Selain itu, naiknya suku bunga SBI dan suku bunga deposito yang ditawarkan sektor perbankan, diperkirakan juga telah merubah portolio investasi di kalangan para investor. Yaitu dengan mengalihkan sebagian dananya dari pasar modal ke deposito atau obligasi.


Terjadinya defisit sebesar US$ 524,1 juta pada neraca perdagangan di bulan April 2008 lalu cukup memprihatinkan. Defisit ini dipicu oleh turunnya kinerja ekspor nasional ditengah tingginya harga minyak dan beberapa harga komoditas dunia. Padahal pada bulan sebelumnya neraca perdagangan masih mencatat surplus sebesar US$ 1,89 miliar. Defisit yang terjadi pada April 2008 disebabkan nilai total ekspor hanya mencapai US$ 10,97 miliar atau turun sekitar 7,8 persen dari nilai ekspor pada Maret 2008 sebesar US$ 11,9 miliar. Sementara nilai impor meningkat sebesar 14,9 persen dibandingkan impor bulan Maret 2008, yaitu dari US$ 10,01 miliar menjadi US$ 11,50 miliar.
Untungnya, sejalan dengan meningkatnya volume ekspor minyak mentah dan hasil minyak masing-masing sebesar 18,63% dan 18,31%, nilai ekspor kembali meningkat secara berarti pada bulan Mei lalu. Pada bulan Mei 2008, nilai ekspor mencapai hampir US$ 12,888 miliar atau naik sekitar 17,5 persen terhadap nilai ekspor bulan April 2008. Dengan nilai impor sekitar US$ 11,658 milar maka pada bulan Mei 2008 neraca perdagangan Indonesia kembali mencatat surplus sebesar US$ 1,23 miliar.

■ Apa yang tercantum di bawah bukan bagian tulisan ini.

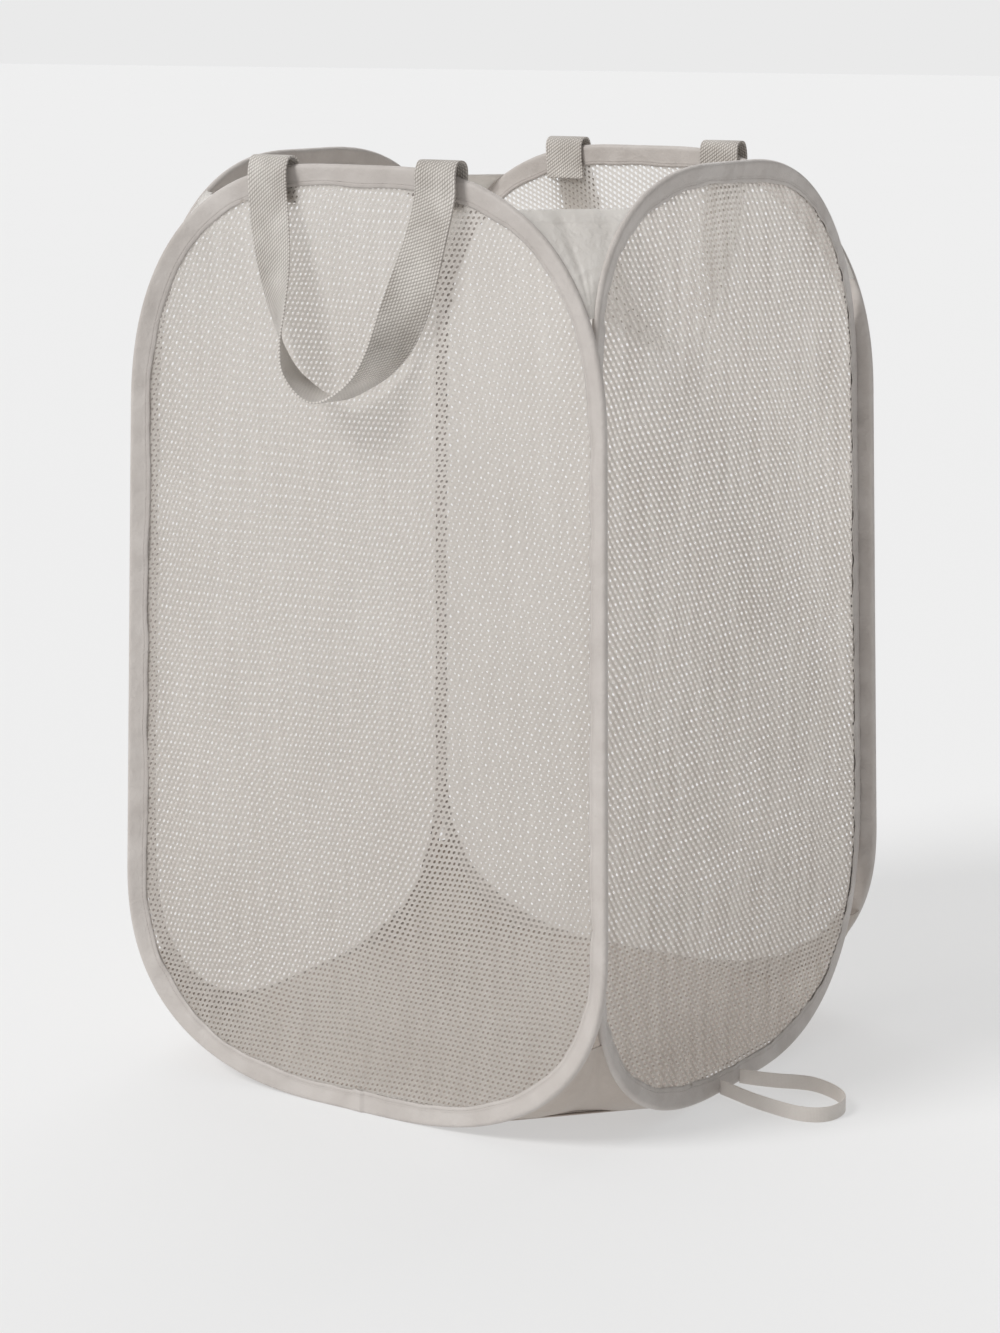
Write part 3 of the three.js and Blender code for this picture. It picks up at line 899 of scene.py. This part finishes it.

Surplus tersebut diperoleh dari surplus neraca perdagangan non migas yang mencapai US$ 1,283 miliar, karena neraca perdagangan migas mulai mencatat defisit sebesar US$ 52,7 juta. Hal ini menunjukkan bahwa era migas telah menjadi masa lalu bagi perekonomian Indonesia. Dewasa ini kinerja ekspor Indonesia terselamatkan oleh lonjakan harga minyak sawit mentah (CPO), yang menyebabkan komoditi ini menjadi penyumbang utama ekspor non-migas Indonesia. Pada tahun 2007 nilai ekspor CPO dan produk turunannya mencapai US$ 10,23 miliar atau 11,13 persen dari total nilai ekspor non-migas. Dalam periode Januari-Mei 2008 nilai ekspor CPO dan produk turunannya sudah mencapai US$ 7,1 miliar atau 15,9 persen dari total nilai ekspor non-migas.